Casting a Love Interest

Now, if we’re talking love interest casting, I have to tread carefully here—real life is still unwritten. But I’d definitely want her to feel authentic, someone with Lupita Nyong’o’s grace and wisdom or Issa Rae’s energy and wit. Her character would call me out just enough to keep me grounded but make me laugh when I’m too deep in my own head. Someone who loves Chicago enough to take a walk along Lakeshore Drive after midnight but laughs when the wind proves we underestimated the cold.

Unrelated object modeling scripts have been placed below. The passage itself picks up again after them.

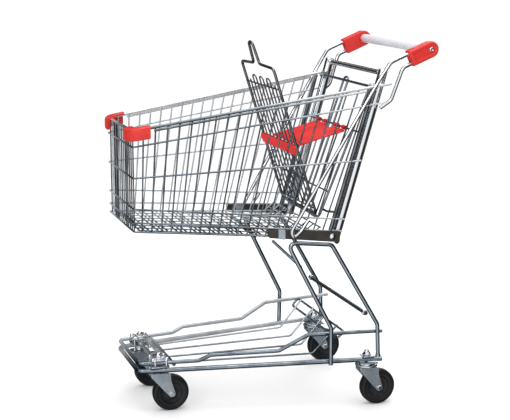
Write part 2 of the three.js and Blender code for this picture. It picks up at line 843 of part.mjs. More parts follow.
// One bent rod from the base up under the side rail and back down, with its short front brace.
function legFrame(side) {
  const footY = 122;
  const points = [
    vec(lowerSide(footY) + BASE.lowerR + LEG.r + GAP, footY, BASE.lowerZ - BASE.lowerR),
    vec(208, 123, 234),
    vec(190.5, -1, 479),
    vec(202, 124, 467),
    vec(214, 258, 234),
    vec(215, 261, BASE.lowerZ + BASE.lowerR + GAP),
  ];
  const bent = rod(points.map((p) => vec(side * p.x, p.y, p.z)), LEG.r, 18);
  const brace = rod([vec(side * 184.3, -40, 486), vec(side * 192, 40, 408)], LEG.braceR, 0);
  return join(bent, brace);
}

function legCrossBar() {
  const { half, place, r } = LEG.bar;
  return rod([vec(-half, ...place), vec(half, ...place)], r, 0);
}

// ---------------------------------------------------------------- base and tray

function lowerSide(y) {
  return BASE.noseHalf + ((BASE.rearHalf - BASE.noseHalf) * (y - BASE.noseY)) / (BASE.rearY - BASE.noseY);
}

function mirrored(points) {
  return [...points, ...[...points].reverse().map((p) => vec(-p.x, p.y, p.z))];
}

function lowerLoop() {
  const right = [BASE.rearY, BASE.noseY].map((y) => vec(lowerSide(y), y, BASE.lowerZ));
  return rod(mirrored(right), BASE.lowerR, BASE.noseBend, 8, 4);
}

const upperSide = (y) => 203 - 0.13 * (271 - y);

function upperLoop() {
  const heights = [[277, 211], [66, 211], [-14, 170.5], [-202, 170.5], [-234, 157], [-396, 157]];
  return rod(mirrored(heights.map(([y, z]) => vec(upperSide(y), y, z))), BASE.upperR, BASE.noseBend, 8, 2);
}

const TRAY = {
  r: 2.75,
  z: 142,
  frontY: -306,
  bendY: 98,
  topY: 167,
  topZ: 219,
  wires: [[84, 133, 141], [32, 44, 43]],  // half spacing at the front, the bend and the top
  crossR: 5,
  crossY: -300,
  crossRise: 6.5,
  ring: { high: [172, 212.5], low: [153.4, 193], half: 180.5, r: 3.5 },
};

// Four long wires on a front cross rod; they run level and then climb to the rear ring.
function trayRack() {
  const wire = (front, rear, top) => rod([
    vec(front, TRAY.frontY, TRAY.z),
    vec(rear, TRAY.bendY, TRAY.z),
    vec(top, TRAY.topY, TRAY.topZ),
  ], TRAY.r, 12, 6, 2);
  const { crossY } = TRAY;
  const half = upperSide(crossY) - BASE.upperR - GAP;
  const crossZ = TRAY.z + TRAY.crossRise;
  const cross = rod([vec(-half, crossY, crossZ), vec(half, crossY, crossZ)], TRAY.crossR, 0);
  const wires = TRAY.wires.flatMap(([front, rear, top]) => [
    wire(front, rear, top),
    wire(-front, -rear, -top),
  ]);
  return join(cross, ...wires);
}

// A long ring of rod between the upper rails, under the raised ends of the tray wires.
function trayRing() {
  const { high, low, half, r } = TRAY.ring;
  const right = [vec(GAP / 2, ...high), vec(half, ...high), vec(half, ...low)];
  return rod(mirrored(right), r, 17, 6, 3);
}

function flatPlate(x, y, width, length, z, thick, holes) {
  const r = 5;
  const [w, l] = [width / 2, length / 2];
  const shape = new THREE.Shape([
    flat(-w + r, -l), flat(w - r, -l), flat(w, -l + r), flat(w, l - r),
    flat(w - r, l), flat(-w + r, l), flat(-w, l - r), flat(-w, -l + r),
  ]);
  for (const [hx, hy] of holes) {
    shape.holes.push(hole(hx, hy, CASTER.pinHoleR));
  }
  return slab(shape, thick).translate(x, y, z);
}

function frontCrossPlate() {
  const [x, y] = FRONT.pin;
  return flatPlate(0, y, 272, 44, CROSS_PLATE_Z, FLAT_PLATE, [[-x, 0], [x, 0]]);
}

function clampPlate(side) {
  const [x, y] = REAR.pin;
  return flatPlate(side * (x + 3), y, 34, 34, CLAMP_PLATE_Z, FLAT_PLATE, [[-side * 3, 0]]);
}

// ---------------------------------------------------------------- casters

// Plate with its pressed ball race, and the pin that the fork swivels on with its upper nut.
function casterPlate({ plateZ, raceR }, nut) {
  const { plateSize, plateThick, pinR, crownZ, crownThick } = CASTER;
  const plate = flatPlate(0, 0, plateSize, plateSize, plateZ, plateThick, []);
  const pin = latheZ([
    [0, 99], [8.5, 99], [8.5, crownZ - 0.6], [pinR, crownZ - GAP], [pinR, nut], [9.5, nut],
    [9.5, nut + 7], [6, nut + 12], [0, nut + 15],
  ], 8);
  const base = crownZ + crownThick + GAP;
  const neckR = Math.min(24, raceR - 1);
  const race = latheZ([
    [pinR - 1, base], [neckR, base], [raceR, base + 3], [raceR, base + 6], [neckR, plateZ + 1],
    [pinR - 1, plateZ + 1], [pinR - 1, base],
  ], 14);
  return join(plate, pin, race);
}

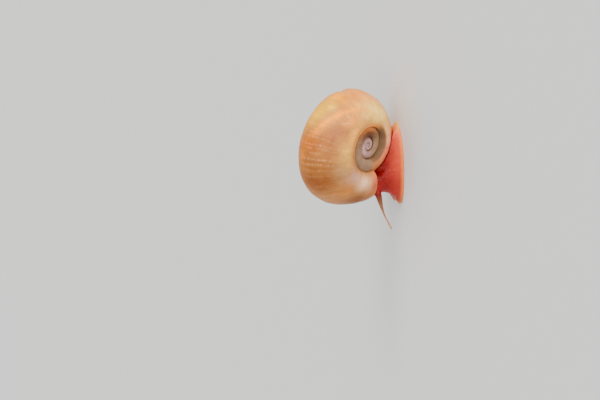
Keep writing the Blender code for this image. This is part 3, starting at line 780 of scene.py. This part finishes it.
def tentacle_shares(points, tentacles):
    """How much each point belongs to a tentacle, and that times how far along the tentacle it lies."""
    on_tentacle = np.zeros(len(points))
    tip = np.zeros(len(points))
    for path, share in tentacles:
        gap = np.full(len(points), 1.0)
        nearest = np.zeros(len(points))
        for place, at in zip(path[ROOT_STEPS:], share[ROOT_STEPS:]):
            away = np.linalg.norm(points - place, axis=1)
            closer = away < gap
            gap[closer] = away[closer]
            nearest[closer] = at
        near = fade(gap, 0.75 * MM, -0.25 * MM) * fade(nearest, 0.12, 0.24)
        on_tentacle = np.maximum(on_tentacle, near)
        tip = np.maximum(tip, near * nearest)
    return on_tentacle, tip


def foot_shares(points):
    """Shares from 0 to 1 of the foot's rim, the tail end and the front corners."""
    x, y, z = points.T
    low = fade(z, RIM_HEIGHT, -RIM_HEIGHT)
    outer = fade(np.abs(x - BODY_X) / FOOT_HALF_WIDTH, 0.35, 0.5)
    end = fade(y, 4.4 * MM, 2.2 * MM)
    front = fade(y, -6.2 * MM, -1.2 * MM) * fade(z, 1.2 * MM, -1.2 * MM)
    return low * np.maximum(outer, np.maximum(end, front)), end, front


def skin_noise(points, height, stretch, wavelength, seed):
    return height * lattice_noise(points * np.array(stretch), wavelength * MM, seed)


def skin_relief(points, normals, on_tentacle, rim):
    """Fine relief in millimetres: lumps all over, neck folds, flank pleats and waves at the foot's rim."""
    z = points[:, 2]
    neck = fade(z, 1.6 * MM, 1.5 * MM) * (1.0 - on_tentacle)
    flank = fade(z, 0.0, 0.5 * MM) * fade(z, 2.2 * MM, -1.2 * MM)
    sole = fade(normals[:, 2], -0.5, -0.4) * fade(z, 0.2 * MM, -0.2 * MM)
    relief = sum(skin_noise(points, *row) for row in LUMPS) * (1.0 - 0.6 * on_tentacle)
    relief += skin_noise(points, *NECK_FOLDS) * neck
    relief += skin_noise(points, *FLANK_PLEATS) * flank
    relief += skin_noise(points, *RIM_WAVES) * rim
    return relief * (1.0 - sole)


def sink_socket(points, side):
    """The skin with a cup pressed in for one eye and a lid raised round it, and the share of painted shade in
    the cup.
    """
    centre, out = eye_place(side)
    offset = points - centre
    depth = offset @ out
    away = np.linalg.norm(offset - depth[:, None] * out, axis=1)
    near = np.linalg.norm(offset, axis=1) < 2.5 * EYE_RADIUS
    cup = near & (away < CUP_RADIUS)
    bottom = -np.sqrt(np.clip(CUP_RADIUS ** 2 - away ** 2, 0.0, None))
    sunk = np.where(cup, np.minimum(bottom - depth, 0.0), 0.0)
    lid = np.where(near & ~cup, LID_HEIGHT * bell((away - LID_RADIUS) / LID_WIDTH), 0.0)
    # painted shade in the eye's cup, darkest near its middle
    dark = np.where(near, bell(np.clip(away - SOCKET_SHADE, 0.0, None) / SOCKET_FADE), 0.0)
    return points + (sunk + lid)[:, None] * out, dark


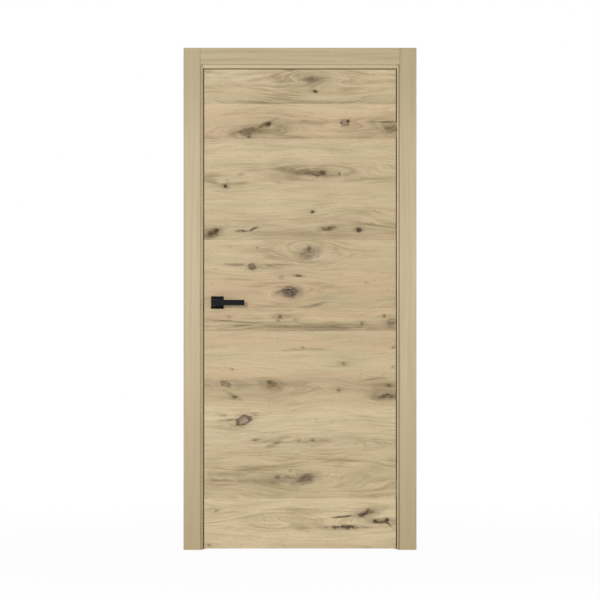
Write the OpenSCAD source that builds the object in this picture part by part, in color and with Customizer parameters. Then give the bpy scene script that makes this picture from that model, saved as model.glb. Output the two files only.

Romance is equal parts timing and acceptance, and my hypothetical co-star wouldn't need to be perfect—just present. If my life movie’s soundtrack has taught me anything, it’s that love feels less like a sweeping orchestral score and more like a jazz improv session. You find your rhythm together.


Encore: The Key Takeaway

Hollywood would probably want me to wrap this movie with a big romantic gesture—me on The L, making a grand confession, complete with the train screeching dramatically in the background. But in real life, love doesn’t always come tied in a perfect bow. And that’s okay. What’s worked for me is remembering that every misstep, rejection, and laughable attempt has taught me something. My character development is ongoing—and isn’t that the best part?

Life, much like relationships, is messy. But the show goes on. Keep casting the roles, showing up on set, and, eventually, you’ll find that the plot makes sense. At the very least, you’ll come away with one heck of a story.

Lights, camera, action—what’s your movie going to look like?